Monday, 19 September 2016

You can't save them all....

If I had a penny for every time someone has told me that I'm too attached to my work, or that I care too much about a young person, well I would be rich in money. But instead, I'm rich in life. 

You will have read my blogs about young people changing my life, about why youthwork matters to me, and the importance of participation of young people. This one is more personal, this is about my feelings. 

I went to view a property today, and the estate agent cast judgement on me in one foul swoop "why would you want to do that?"...."you're brave, they're the most difficult age group", in response to my explanation of wanting two bedrooms and two bathrooms, one for me and one for the fostering, with a garden for the puppy. She also commented on how young I was, and asked me why I would want to do that at my age. 

Well, here it is. 

It's because I believe I can save the world. 



Ok, over the last 5 months, I've cried more than normal. I've hidden away in my room and sobbed my heart out. The reason for this, is because I actually adore some of the young people I work with, and it breaks my heart when things don't go well for them. I'm pretty good at holding it all together most of the time, and will never show emotion in front of another professional (unless that person is a friend, of course). I'm very good at being the adult, using my theory based judgements, and advocating what i believe in. I'm less good at detaching myself from positive relationships that I have worked hard to build, based on authentic respect and trust, rather than coercion. 
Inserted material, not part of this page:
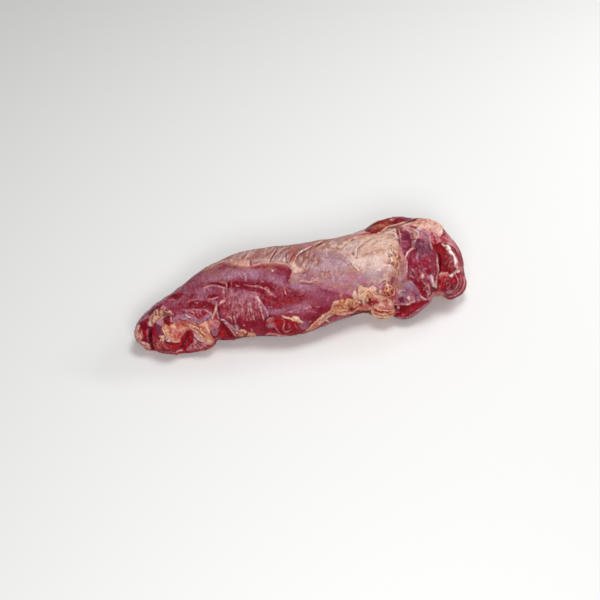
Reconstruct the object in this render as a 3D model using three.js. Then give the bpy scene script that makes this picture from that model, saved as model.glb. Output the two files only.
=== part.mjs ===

I've been told by someone (trying to be helpful) that I need to stop caring and leave work at work. He's right, I do need to leave work at work, but if I stopped caring to allow that to happen, then I would be cheating myself. 

I live by the idea that there is good in everyone, and believe that everyone deserves an opportunity and a chance. It is part of my innate being to care. With this, my values are based on helping others, supporting them to succeed.  

Sometimes, however, they don't. 

Sometimes no matter how hard you try, how much effort you put in, how much time you give, sometimes, that person will make their own poor choices, and there is very little that you can do about it. 

But you've got to try haven't you. It's hard to tell with a fresh bunch of people, which ones will work with you, and which ones won't. It's impossible to spot the child that in a years time, will have really needed your support. We can't predict the future. That's why it is important to believe in all of them. 

If your starting point is a negative one, "I can't save them all", then the task of trying to pick one or two becomes overwhelming. 

Whereas, if you say "I can't save them all, but I'm going to give it my bloody best shot" then the possibilities are endless. 

So no, you can't save them all. But that isn't a reason not to try to.